H.R. Giger is best known for his iconic visual design work on Alien (1979), the Ridley Scott science fiction movie. Alien has been called the most gripping sci-fi movie ever made, and a great deal of that comes from its singular practical effects — rather than technological special effects, whose impact fades with time. Geiger’s team created the aliens using rubber suits and puppets, whose artistry holds up to this day.
Born in 1940 in Chur, Switzerland, Giger rose to fame for his ink and airbrush depictions of biomechanical creatures. His work has bridged the gap between science fiction and popular culture, as other artists have adapted it to furniture, stage decoration, album covers and tattoos.
Beyond this, his ability to depict grotesque forms with otherworldly, yet recognizably human beauty has been the key to his cultural resonance. The Tourist IX, made with his process of airbrushing, is a perfect example of this, marrying human and alien forms in a juxtaposition at once uncomfortable and entirely captivating.

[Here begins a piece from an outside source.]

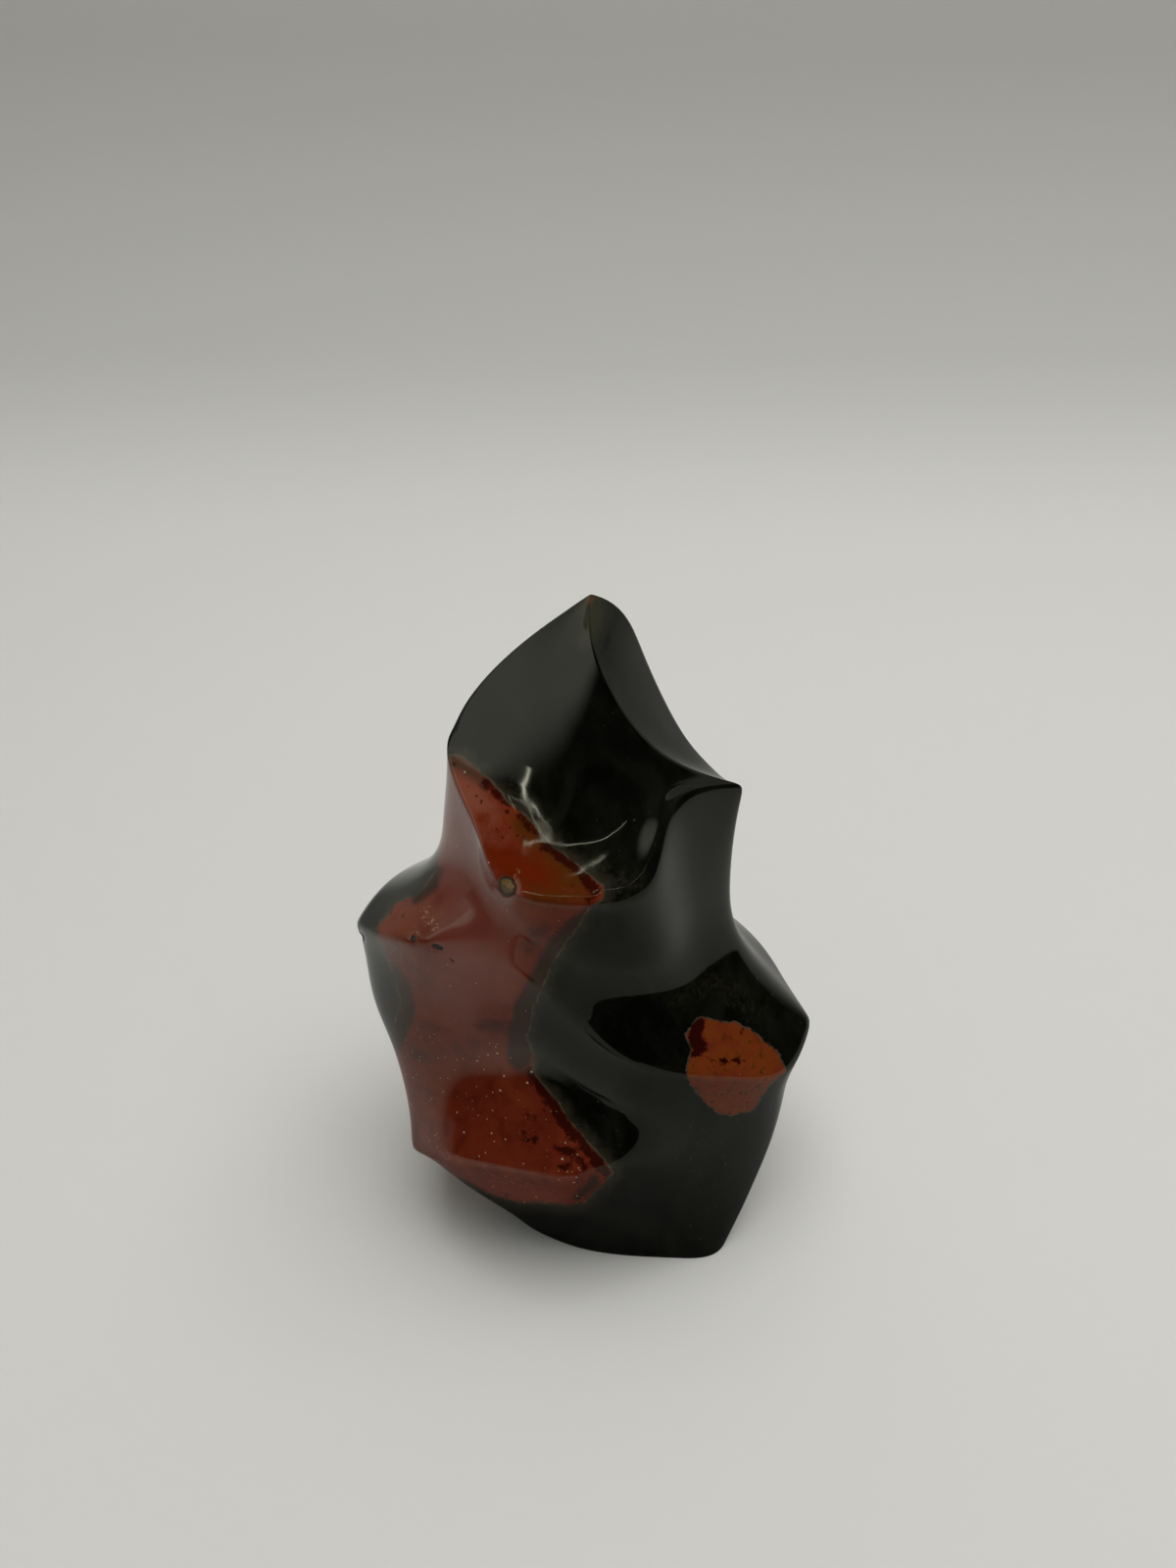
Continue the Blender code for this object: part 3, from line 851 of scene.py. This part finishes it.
def strip(name, edges, finish):
    """A strip of faces between pairs of points, as a new object."""
    mesh = bpy.data.meshes.new(name)
    mesh.from_pydata(edges, [], [(i, i + 1, i + 3, i + 2) for i in range(0, len(edges) - 2, 2)])
    mesh.materials.append(finish)
    made = bpy.data.objects.new(name, mesh)
    SCENE.collection.objects.link(made)
    return made


sheet_edges = [(side * HALF_WIDTH, *point) for point in profile for side in (-1, 1)]
paper = strip("paper_sweep", sheet_edges, paper_finish)
paper.data.shade_smooth()
print("paper:", len(paper.data.polygons), "faces")


# %% [markdown]
# ## Cards and thin lamps that only the polish sees
#
# A photographer lights a dark polish with white cards just outside the picture. A card fills a whole facet
# with an even grey, so its edges have to melt away, or they would show as lines. Each card here is a
# see-through plane with light in its middle. The bowl of the crown works like a shaving mirror: anything
# wide would fill it with white, so the bright lines there come from lamps as thin as a thread.

# %% Cards
def towards(azimuth, elevation):
    """A direction from the stone. Azimuth 0 is behind the stone, -90 to its left."""
    turn, rise = math.radians(azimuth), math.radians(elevation)
    return Vector((math.sin(turn) * math.cos(rise), math.cos(turn) * math.cos(rise), math.sin(rise)))


def for_polish_alone(thing):
    """Nothing but reflections shows this object."""
    thing.visible_camera = thing.visible_diffuse = thing.visible_shadow = False


def glow_finish(name, glow, sides, foot):
    """Light that fades at the sides, the foot and the top of a card. It reads the card's UV map."""
    finish = bpy.data.materials.new(name)
    finish.use_nodes = True
    nodes = finish.node_tree
    nodes.nodes.remove(nodes.nodes["Principled BSDF"])
    aside, rise, _ = node(nodes, "ShaderNodeSeparateXYZ", {
        0: node(nodes, "ShaderNodeTexCoord").outputs["UV"]}).outputs
    share = product(nodes, *(smooth_step(nodes, value, low, high) for value, low, high in (
        (aside, 0.0, sides[0]), (aside, 1.0, 1.0 - sides[1]), (rise, 0.0, foot), (rise, 1.0, 0.5))))
    light = node(nodes, "ShaderNodeEmission", {"Color": (1, 1, 0.96, 1), "Strength": glow})
    clear = node(nodes, "ShaderNodeBsdfTransparent")
    mixed = node(nodes, "ShaderNodeMixShader", {0: share, 1: clear.outputs[0], 2: light.outputs[0]})
    nodes.links.new(mixed.outputs[0], nodes.nodes["Material Output"].inputs["Surface"])
    return finish


def glow_card(name, azimuth, away, width, foot, height, finish):
    """An upright card that faces the stone."""
    out = towards(azimuth, 0)
    side = Vector((-out.y, out.x, 0)) * width / 2
    low = out * away + Vector((0, 0, foot))
    high = low + Vector((0, 0, height))
    card = strip(name, [low + side, low - side, high + side, high - side], finish)
    card.data.uv_layers.new(name="UVMap")
    for corner, place in zip(card.data.uv_layers[0].data, ((0, 0), (1, 0), (1, 1), (0, 1))):
        corner.uv = place
    for_polish_alone(card)


# At the left a tall card for the crown and a low one for the arm, at the right a small one for the tip
glow_card("crown_card", azimuth=-133, away=0.070, width=0.095, foot=0.055, height=0.250,
          finish=glow_finish("crown_glow", glow=1.05, sides=(0.30, 0.15), foot=0.02))
glow_card("arm_card", azimuth=-108, away=0.072, width=0.090, foot=0.043, height=0.090,
          finish=glow_finish("arm_glow", glow=0.36, sides=(0.45, 0.45), foot=0.30))
glow_card("tip_card", azimuth=84, away=0.055, width=0.045, foot=0.074, height=0.060,
          finish=glow_finish("tip_glow", glow=0.30, sides=(0.20, 0.30), foot=0.15))

# %% Thin lamps, for the bright lines in the crown's bowl
LAMP_AWAY, LAMP_GLOW = 0.5, 18.0
LAMP_HEART = Vector((0, 0, 0.06))
# Azimuth and elevation of each point in degrees, and the width there in metres.
LAMPS = {
    "bent_lamp": [(196, 28, 0.0040), (190, 41, 0.0038), (185.5, 45, 0.0028), (182, 47.5, 0.0010),
                  (179, 50, 0.0005), (177.5, 52.2, 0.0005), (176.2, 55, 0.0008), (172, 55.5, 0.0009),
                  (166, 54.7, 0.0010)],
    "short_lamp": [(171.2, 60.2, 0.0004), (171.7, 60.6, 0.0008), (172.6, 60.8, 0.0012)],
}
lamp_finish = bpy.data.materials.new("lamp_glow")
lamp_finish.use_nodes = True
lamp_shader = lamp_finish.node_tree.nodes["Principled BSDF"]
lamp_shader.inputs["Emission Color"].default_value = (1.0, 0.96, 0.86, 1)
lamp_shader.inputs["Emission Strength"].default_value = LAMP_GLOW
for name, points in LAMPS.items():
    spine = [towards(azimuth, elevation) * LAMP_AWAY for azimuth, elevation, width in points]
    edges = []
    for i, point in enumerate(spine):
        run = spine[min(i + 1, len(spine) - 1)] - spine[max(i - 1, 0)]
        half = run.cross(point).normalized() * points[i][2] / 2
        edges += [LAMP_HEART + point - half, LAMP_HEART + point + half]
    lamp = strip(name, edges, lamp_finish)
    for_polish_alone(lamp)
print("lamps:", ", ".join(LAMPS))

# %% The wide light overhead
OVERHEAD_SIZE, OVERHEAD_GLOW = 0.8, 3.95
overhead_data = bpy.data.lights.new("overhead", "AREA")
overhead_data.size = OVERHEAD_SIZE
overhead_data.energy = OVERHEAD_GLOW * math.pi * OVERHEAD_SIZE ** 2
overhead = bpy.data.objects.new("overhead", overhead_data)
SCENE.collection.objects.link(overhead)
overhead.location = (0.12, 0.16, 0.80)
overhead.visible_camera = overhead.visible_glossy = False  # its square would show in the polish

# %% The room beyond: dark in the polish, pale for everything else
world = bpy.data.worlds.new("room")
SCENE.world = world
world.use_nodes = True
room = world.node_tree
pale_room = room.nodes["Background"]
pale_room.inputs["Color"].default_value = (0.20, 0.20, 0.19, 1)
dim_room = node(room, "ShaderNodeBackground", {"Color": (0.006, 0.006, 0.005, 1)})
choice = node(room, "ShaderNodeMixShader", {
    0: node(room, "ShaderNodeLightPath").outputs["Is Glossy Ray"], 1: pale_room.outputs[0],
    2: dim_room.outputs[0]})
room.links.new(choice.outputs[0], room.nodes["World Output"].inputs["Surface"])

# %% [markdown]
# ## The camera
#
# It stands where the viewer's eye is: 38 degrees down, close to the stone, with the lens that gives the
# frame's focal length in pixels.

# %% The viewer's camera
SENSOR = 36.0
camera_data = bpy.data.cameras.new("camera")
camera_data.sensor_fit = "VERTICAL"
camera_data.sensor_height = SENSOR
camera_data.lens = SENSOR * FOCAL_PIXELS / FRAME_HEIGHT
camera_data.clip_start = 0.01
camera = bpy.data.objects.new("camera", camera_data)
SCENE.collection.objects.link(camera)
camera.location = (Vector((0, -EYE_BACK, EYE_HEIGHT)) - MIDDLE) * MM
camera.rotation_euler = (math.pi / 2 - LOOK_DOWN, 0, 0)
SCENE.camera = camera
SCENE.view_settings.view_transform = "Standard"
print("lens:", round(camera_data.lens, 1), "mm")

Javier Calleja’s wide-eyed characters embody the fusion of a saccharine facade, with a subversive personality. Born in Málaga, Spain, Calleja began working in the 1990s in opposition to what he calls ‘the intellectualism of contemporary art.’ Preferring instead to portray characters that do no need to be explained, his paintings are buoyed by a sarcasm owing to this simplicity of expression.
Much like contemporary art heavyweights such as Yoshitomo Nara or KAWS, the lightness of being his characters possess balances the cynical against the playful, the ironic against the overt. Redhead, printed in 2014, is no exception, demonstrating the artist’s continual refinement of his characteristic style.